**What you should do**
Show each line of the data below that has the string "with" in it.

---------- Given material

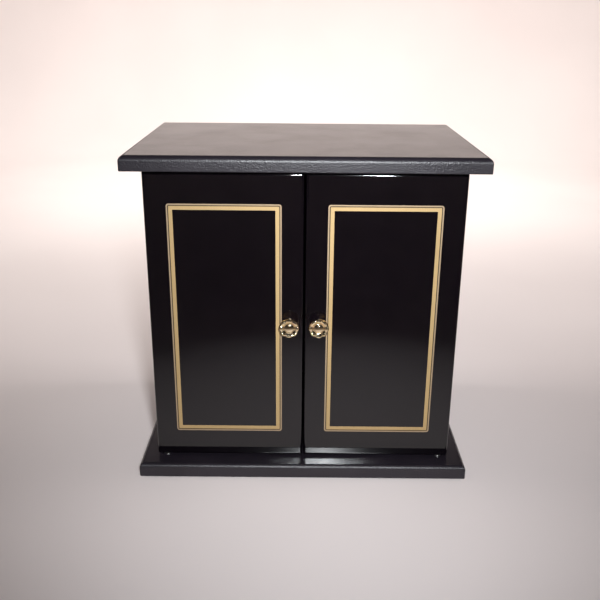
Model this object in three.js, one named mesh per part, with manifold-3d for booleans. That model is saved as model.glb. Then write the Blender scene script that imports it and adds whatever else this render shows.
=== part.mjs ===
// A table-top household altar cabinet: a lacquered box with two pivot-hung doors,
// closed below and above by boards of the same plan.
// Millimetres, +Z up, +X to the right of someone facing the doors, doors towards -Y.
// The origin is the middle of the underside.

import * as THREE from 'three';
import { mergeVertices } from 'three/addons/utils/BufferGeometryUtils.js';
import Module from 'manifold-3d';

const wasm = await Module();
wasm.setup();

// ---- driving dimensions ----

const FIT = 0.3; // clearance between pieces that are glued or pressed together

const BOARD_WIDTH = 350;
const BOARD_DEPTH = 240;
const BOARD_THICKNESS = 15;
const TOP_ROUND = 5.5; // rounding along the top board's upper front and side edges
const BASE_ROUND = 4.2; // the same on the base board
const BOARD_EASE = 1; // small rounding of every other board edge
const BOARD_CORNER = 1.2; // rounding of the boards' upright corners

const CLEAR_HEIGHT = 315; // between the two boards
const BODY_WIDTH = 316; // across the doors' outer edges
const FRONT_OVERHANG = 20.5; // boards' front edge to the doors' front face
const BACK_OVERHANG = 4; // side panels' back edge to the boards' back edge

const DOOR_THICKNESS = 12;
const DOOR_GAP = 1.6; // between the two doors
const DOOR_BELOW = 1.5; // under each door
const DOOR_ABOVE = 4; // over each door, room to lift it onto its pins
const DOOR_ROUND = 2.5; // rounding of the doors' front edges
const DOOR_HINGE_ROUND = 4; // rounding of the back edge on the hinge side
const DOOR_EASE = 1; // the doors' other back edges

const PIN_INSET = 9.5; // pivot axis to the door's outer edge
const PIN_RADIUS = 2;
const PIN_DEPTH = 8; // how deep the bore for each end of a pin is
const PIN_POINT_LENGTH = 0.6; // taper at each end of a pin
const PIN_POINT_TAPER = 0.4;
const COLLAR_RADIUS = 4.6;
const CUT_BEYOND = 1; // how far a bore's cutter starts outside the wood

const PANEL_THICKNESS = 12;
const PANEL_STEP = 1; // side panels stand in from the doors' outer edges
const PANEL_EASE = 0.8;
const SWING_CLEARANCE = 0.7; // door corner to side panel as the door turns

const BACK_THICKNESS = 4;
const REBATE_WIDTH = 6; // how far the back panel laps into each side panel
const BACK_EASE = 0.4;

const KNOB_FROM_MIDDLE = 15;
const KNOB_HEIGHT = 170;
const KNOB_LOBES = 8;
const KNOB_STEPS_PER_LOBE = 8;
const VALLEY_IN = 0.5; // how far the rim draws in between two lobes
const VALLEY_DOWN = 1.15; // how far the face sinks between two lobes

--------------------

**Task result**
Model this object in three.js, one named mesh per part, with manifold-3d for booleans. That model is saved as model.glb. Then write the Blender scene script that imports it and adds whatever else this render shows.
// A table-top household altar cabinet: a lacquered box with two pivot-hung doors,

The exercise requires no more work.